_OBJECTIVE_
Extract from the entries below, exactly as given, only the lines from the line containing "for name, side" to the line containing "obj.data.transform(world)", both lines included.

_RAW DATA_
____
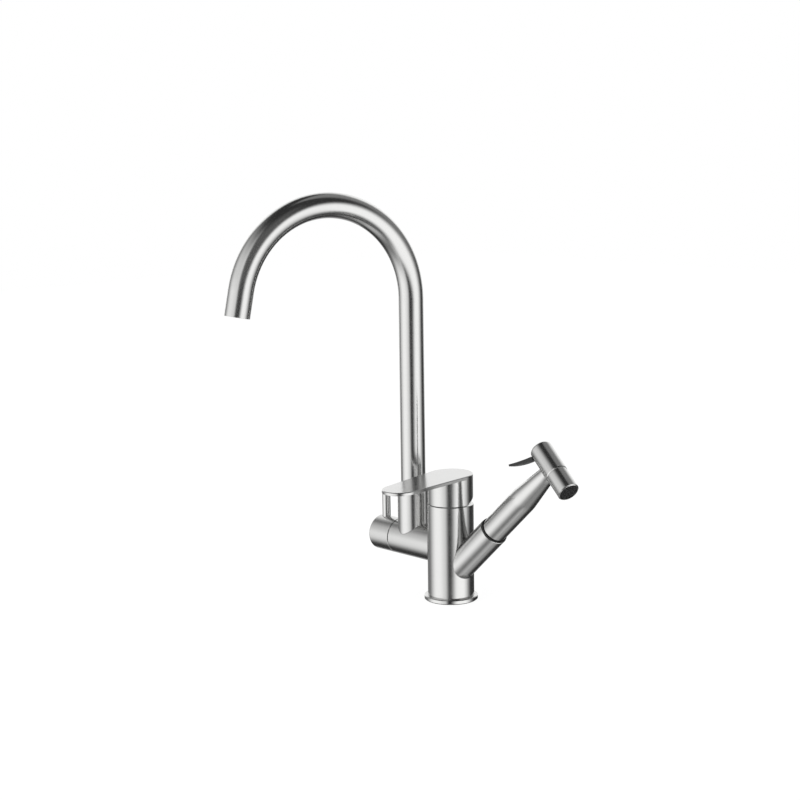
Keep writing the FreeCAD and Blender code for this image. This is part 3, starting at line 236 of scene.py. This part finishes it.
____
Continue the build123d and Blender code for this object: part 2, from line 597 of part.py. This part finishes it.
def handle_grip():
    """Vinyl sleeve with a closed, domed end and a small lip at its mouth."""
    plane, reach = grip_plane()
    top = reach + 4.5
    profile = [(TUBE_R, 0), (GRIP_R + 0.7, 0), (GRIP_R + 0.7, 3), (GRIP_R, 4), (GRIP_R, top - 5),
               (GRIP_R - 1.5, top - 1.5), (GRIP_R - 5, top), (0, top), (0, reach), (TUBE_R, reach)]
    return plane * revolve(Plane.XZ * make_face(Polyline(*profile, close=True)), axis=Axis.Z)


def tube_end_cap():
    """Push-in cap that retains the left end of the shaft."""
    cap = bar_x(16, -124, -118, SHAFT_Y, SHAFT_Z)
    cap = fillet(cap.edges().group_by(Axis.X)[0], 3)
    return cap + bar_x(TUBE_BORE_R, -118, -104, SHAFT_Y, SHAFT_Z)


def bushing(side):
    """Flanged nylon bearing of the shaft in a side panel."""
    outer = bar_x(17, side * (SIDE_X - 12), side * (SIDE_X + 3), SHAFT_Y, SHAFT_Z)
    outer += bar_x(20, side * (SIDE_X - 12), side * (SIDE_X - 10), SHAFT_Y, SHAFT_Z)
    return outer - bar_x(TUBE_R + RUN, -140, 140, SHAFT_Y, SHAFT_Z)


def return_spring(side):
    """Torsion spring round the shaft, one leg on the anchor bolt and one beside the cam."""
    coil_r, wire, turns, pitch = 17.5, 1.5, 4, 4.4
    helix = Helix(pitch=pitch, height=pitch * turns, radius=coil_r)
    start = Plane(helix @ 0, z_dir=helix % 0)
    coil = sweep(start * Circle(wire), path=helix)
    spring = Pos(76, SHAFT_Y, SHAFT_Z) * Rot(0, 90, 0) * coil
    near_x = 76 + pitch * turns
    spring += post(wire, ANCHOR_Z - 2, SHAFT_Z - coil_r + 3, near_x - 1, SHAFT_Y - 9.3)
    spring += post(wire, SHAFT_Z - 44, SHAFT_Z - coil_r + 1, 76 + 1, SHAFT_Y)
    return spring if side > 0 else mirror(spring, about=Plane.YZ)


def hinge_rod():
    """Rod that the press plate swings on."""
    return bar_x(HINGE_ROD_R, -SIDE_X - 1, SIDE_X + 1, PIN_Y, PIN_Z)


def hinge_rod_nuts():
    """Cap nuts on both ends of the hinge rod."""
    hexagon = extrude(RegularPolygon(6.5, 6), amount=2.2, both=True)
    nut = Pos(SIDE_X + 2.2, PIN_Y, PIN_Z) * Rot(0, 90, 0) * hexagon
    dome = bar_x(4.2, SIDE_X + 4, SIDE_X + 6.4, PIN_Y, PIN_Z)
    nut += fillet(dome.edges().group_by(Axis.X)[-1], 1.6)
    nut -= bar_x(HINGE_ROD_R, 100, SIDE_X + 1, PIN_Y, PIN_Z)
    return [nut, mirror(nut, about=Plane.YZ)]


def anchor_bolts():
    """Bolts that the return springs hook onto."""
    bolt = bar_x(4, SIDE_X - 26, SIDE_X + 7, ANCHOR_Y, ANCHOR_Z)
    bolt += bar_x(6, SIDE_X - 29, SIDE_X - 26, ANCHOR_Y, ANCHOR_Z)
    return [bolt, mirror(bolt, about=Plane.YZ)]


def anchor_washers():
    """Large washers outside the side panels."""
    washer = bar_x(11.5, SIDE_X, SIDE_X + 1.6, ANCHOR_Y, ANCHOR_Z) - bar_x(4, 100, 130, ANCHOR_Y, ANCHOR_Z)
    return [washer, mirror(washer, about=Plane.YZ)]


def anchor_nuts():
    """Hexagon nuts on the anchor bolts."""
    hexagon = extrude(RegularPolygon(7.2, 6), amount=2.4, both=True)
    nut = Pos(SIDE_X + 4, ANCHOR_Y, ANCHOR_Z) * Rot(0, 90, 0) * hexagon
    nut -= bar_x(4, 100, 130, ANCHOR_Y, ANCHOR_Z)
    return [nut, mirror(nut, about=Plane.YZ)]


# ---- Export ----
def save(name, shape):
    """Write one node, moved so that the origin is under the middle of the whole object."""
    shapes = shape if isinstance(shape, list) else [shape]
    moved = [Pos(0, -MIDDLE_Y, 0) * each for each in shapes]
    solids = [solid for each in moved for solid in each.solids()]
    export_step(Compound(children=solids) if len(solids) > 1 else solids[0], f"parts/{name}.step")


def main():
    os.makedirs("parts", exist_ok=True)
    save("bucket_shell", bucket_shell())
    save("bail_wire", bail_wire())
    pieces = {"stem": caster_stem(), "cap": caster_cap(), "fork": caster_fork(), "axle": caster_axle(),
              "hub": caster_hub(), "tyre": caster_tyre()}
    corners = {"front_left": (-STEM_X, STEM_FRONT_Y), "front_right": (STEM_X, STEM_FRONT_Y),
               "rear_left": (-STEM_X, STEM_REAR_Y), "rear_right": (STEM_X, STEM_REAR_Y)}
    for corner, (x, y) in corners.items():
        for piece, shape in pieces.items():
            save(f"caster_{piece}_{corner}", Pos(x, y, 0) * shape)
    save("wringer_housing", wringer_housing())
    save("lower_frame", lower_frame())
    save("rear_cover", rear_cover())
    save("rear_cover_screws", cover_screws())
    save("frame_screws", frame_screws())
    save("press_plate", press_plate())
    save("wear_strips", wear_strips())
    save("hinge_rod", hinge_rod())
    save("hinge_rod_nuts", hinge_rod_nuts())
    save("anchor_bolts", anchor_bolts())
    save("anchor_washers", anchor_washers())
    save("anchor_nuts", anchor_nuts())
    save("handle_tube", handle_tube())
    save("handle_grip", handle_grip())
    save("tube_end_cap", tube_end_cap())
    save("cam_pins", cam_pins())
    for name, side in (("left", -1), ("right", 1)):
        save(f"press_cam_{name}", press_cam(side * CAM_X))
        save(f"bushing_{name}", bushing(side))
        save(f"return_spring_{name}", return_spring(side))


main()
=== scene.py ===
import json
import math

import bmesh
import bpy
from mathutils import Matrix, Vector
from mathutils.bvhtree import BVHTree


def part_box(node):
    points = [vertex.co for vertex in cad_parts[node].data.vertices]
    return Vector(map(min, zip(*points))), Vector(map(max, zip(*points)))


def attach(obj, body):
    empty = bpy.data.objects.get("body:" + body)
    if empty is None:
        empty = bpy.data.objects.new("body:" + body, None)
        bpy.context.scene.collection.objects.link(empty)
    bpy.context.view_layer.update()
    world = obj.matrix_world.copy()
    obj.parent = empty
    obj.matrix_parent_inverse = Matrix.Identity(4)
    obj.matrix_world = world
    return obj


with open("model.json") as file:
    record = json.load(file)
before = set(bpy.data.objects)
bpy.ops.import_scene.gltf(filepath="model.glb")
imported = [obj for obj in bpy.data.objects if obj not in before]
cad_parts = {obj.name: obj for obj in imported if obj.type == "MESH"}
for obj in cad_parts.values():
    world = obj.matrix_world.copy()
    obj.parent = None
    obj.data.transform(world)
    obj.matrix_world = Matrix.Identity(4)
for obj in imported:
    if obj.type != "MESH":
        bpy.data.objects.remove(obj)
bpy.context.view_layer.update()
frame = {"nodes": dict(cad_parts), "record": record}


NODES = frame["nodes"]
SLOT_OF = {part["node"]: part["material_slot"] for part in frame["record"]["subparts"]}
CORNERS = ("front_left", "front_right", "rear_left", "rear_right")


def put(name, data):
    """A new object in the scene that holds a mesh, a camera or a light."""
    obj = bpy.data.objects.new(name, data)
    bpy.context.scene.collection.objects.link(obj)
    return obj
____
_REPLY TO THE EXERCISE_
    for name, side in (("left", -1), ("right", 1)):
        save(f"press_cam_{name}", press_cam(side * CAM_X))
        save(f"bushing_{name}", bushing(side))
        save(f"return_spring_{name}", return_spring(side))


main()
=== scene.py ===
import json
import math

import bmesh
import bpy
from mathutils import Matrix, Vector
from mathutils.bvhtree import BVHTree


def part_box(node):
    points = [vertex.co for vertex in cad_parts[node].data.vertices]
    return Vector(map(min, zip(*points))), Vector(map(max, zip(*points)))


def attach(obj, body):
    empty = bpy.data.objects.get("body:" + body)
    if empty is None:
        empty = bpy.data.objects.new("body:" + body, None)
        bpy.context.scene.collection.objects.link(empty)
    bpy.context.view_layer.update()
    world = obj.matrix_world.copy()
    obj.parent = empty
    obj.matrix_parent_inverse = Matrix.Identity(4)
    obj.matrix_world = world
    return obj


with open("model.json") as file:
    record = json.load(file)
before = set(bpy.data.objects)
bpy.ops.import_scene.gltf(filepath="model.glb")
imported = [obj for obj in bpy.data.objects if obj not in before]
cad_parts = {obj.name: obj for obj in imported if obj.type == "MESH"}
for obj in cad_parts.values():
    world = obj.matrix_world.copy()
    obj.parent = None
    obj.data.transform(world)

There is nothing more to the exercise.